Com a concordância de todos os participantes, ficara
estabelecido que a operação seria levada
a efeito através de uma flotilha, constituída de três pequenas lanchas
militares mais o vapor “Belém”, fretado pelo Governo do Amazonas, partindo para o Acre, em missão pacificadora,
levando 112 militares, entre soldados e
oficias. A ordem permaneceria não
empregar armas contra os brasileiros que lutavam pela incorporação do Acre ao
território nacional. Assim prontificara-se a fazer-se, conforme o plano do
Governo Federal.
Segundo registros do governador Ramalho Júnior e do Tenente
Burlamaqui, da Marinha brasileira, os expedicionários seguiram para Puerto Alonso, ali chegando na
mais perfeita tranquilidade, sendo o oficial
imediatamente recebido pelo Presidente Galvez, para transmitir-lhe o
objetivo de sua missão.
Segundo versões do
próprio militar, Dom Luiz Galvez ouvira silenciosamente as palavras do
comandante da operação para, em seguida, diplomaticamente, expor os motivos da
sua revolução, argumentar o que já houvera manifestado e proclamado, salientar
sua obediência à intimação do Presidente
da República e, finalmente, perguntar sobre quais as garantias que o governo
ofereceria ao grande número de brasileiros envolvidos naquela insurreição, da
qual considerava-se o único responsável. Ali deixara prédios, materiais,
mercadorias, armas e munições, frutos do esforço de cada acreano, muitos
inclusive de nascimento. Lembrara Dom Galvez que os habitantes da região
acreana almejavam ser brasileiros e o Brasil
não deveria ignorá-los, obrigando-os a reconhecerem outra pátria, outros
costumes, outra língua, outra honra.
Em seguida retirara-se para dar ciência dos fatos a seu secretariado
e demais colaboradores e pedir a
manifestação particular a respeito de sua deposição, tendo todos aprovado sua
atitude.
Estabelecidas as bases de sua rendição em face da
concordância das argumentações apresentadas aos militares brasileiros, Dom Luiz
Galvez elaborara uma carta ao Tenente Armando Burlamaqui, na qual, considerando os intuitos do Governo
Federal em respeitar o acordo com a
Bolívia, resolve depor suas armas e
entregá-las ao Comandante da Flotilha do Amazonas e Chefe das Forças
Brasileiras em Expedição.
Há controvérsias sobre a rendição do espanhol, segundo suas
memórias.
Dom Galvez, deposto e prisioneiro sob palavra, passara a observar, calmamente o desenrolar dos
acontecimentos, enquanto aguardava o dia da partida. A um repórter do jornal “A
Província do Pará” que encontrava-se presente, como passageiro do vapor “Belém”, fora fazendo suas confidências... diversa das que faria 45 anos depois.

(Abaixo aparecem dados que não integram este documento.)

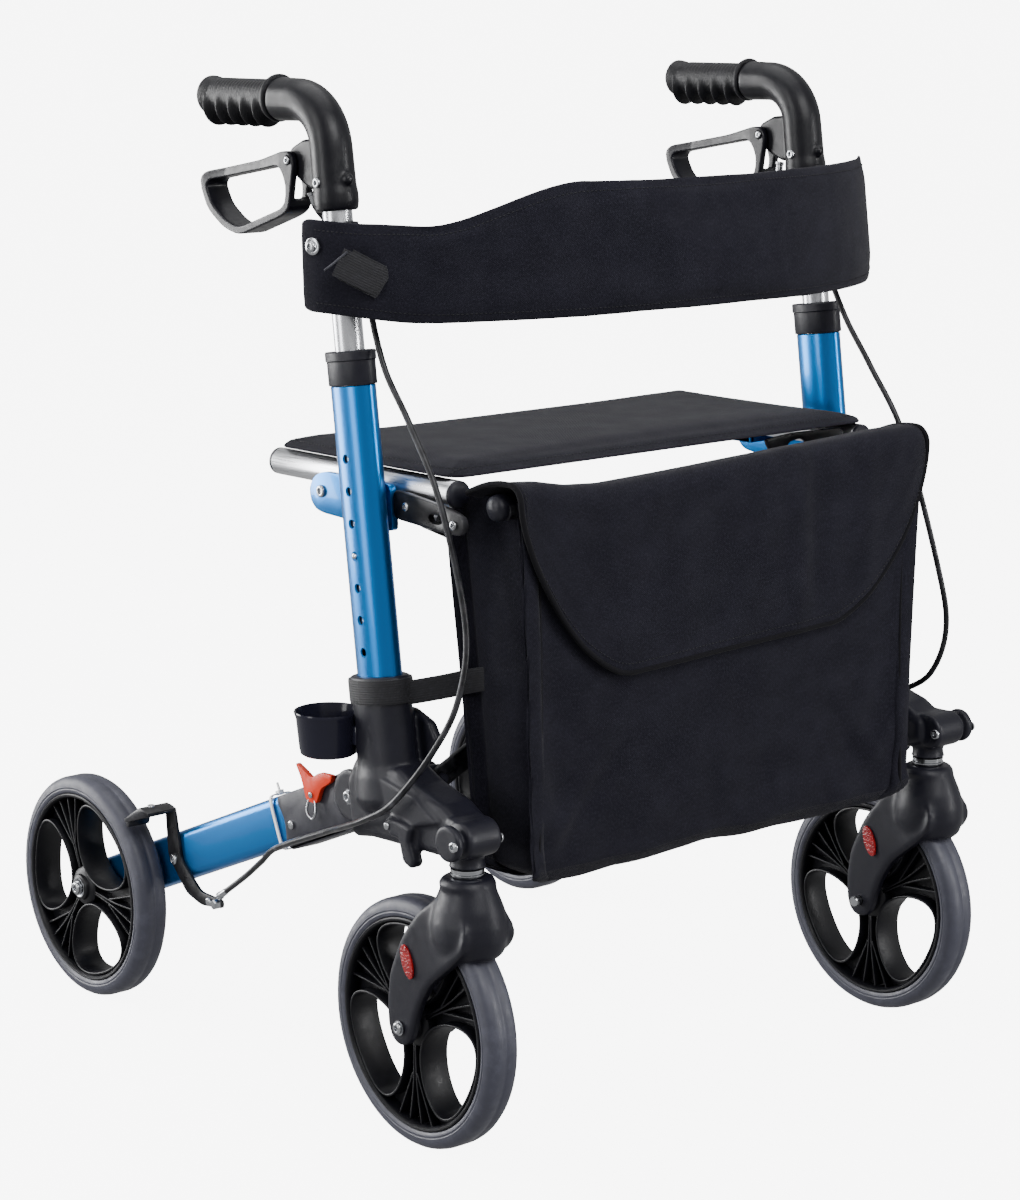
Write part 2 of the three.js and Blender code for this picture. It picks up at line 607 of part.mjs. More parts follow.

O repórter do jornal paraense constatara que a administração
de Galvez apresentara proveito para
Puerto Alonso, transformada que fora em bela e asseada, com casas bem
construídas. Por extensão o referido jornalista considerara que o contingente
armado, sob as ordens de Galvez, importaria em 800 unidades, munidos de fuzis, rifles e
espingardas. Destacara, ainda, que Puerto Alonso possuíra um estoque de gêneros alimentícios
satisfatório para o consumo durante dois
meses, além de uma farmácia bem abastecida.
Já o Tenente Armando Burlamaqui, em suas recordações,
registra, textualmente, que “é desolador o momento, e o quadro se grava
indelével em nosso espírito, como que se sempre estivesse em frente de nossa
vista uma palheta viva da cena”.
A deposição de Dom Luiz Galvez ainda guarda pontos
controvertidos, que jamais serão devidamente esclarecidos.
Sabe-se que, afinal, demonstrando uma vez mais seu apreço
pelo espanhol, o governador Ramalho Junior proporcionou-lhe meios pecuniários,
de maneira que pudesse regressar à sua pátria natal.
De volta a Cadiz, aos 86 anos de idade, 45 outonos depois, o
velho aventureiro decidira escrever suas
memórias, certamente recheadas de
exageradas utopias e algumas tolices,
tais como foram seus primeiros quarenta
anos de existência.
Antes, porém, ao agradecer ao governador Ramalho Junior, em
carta procedente de Recife, Dom Luiz
Galvez despedira-se, satisfeito por entregar a região acreana ao Brasil, seu país por adoção, e,
textualmente, “levando no coração felizes recordações e tranquilidade por
jamais entregar o Acre à nossa natural inimiga, a República da Bolívia”.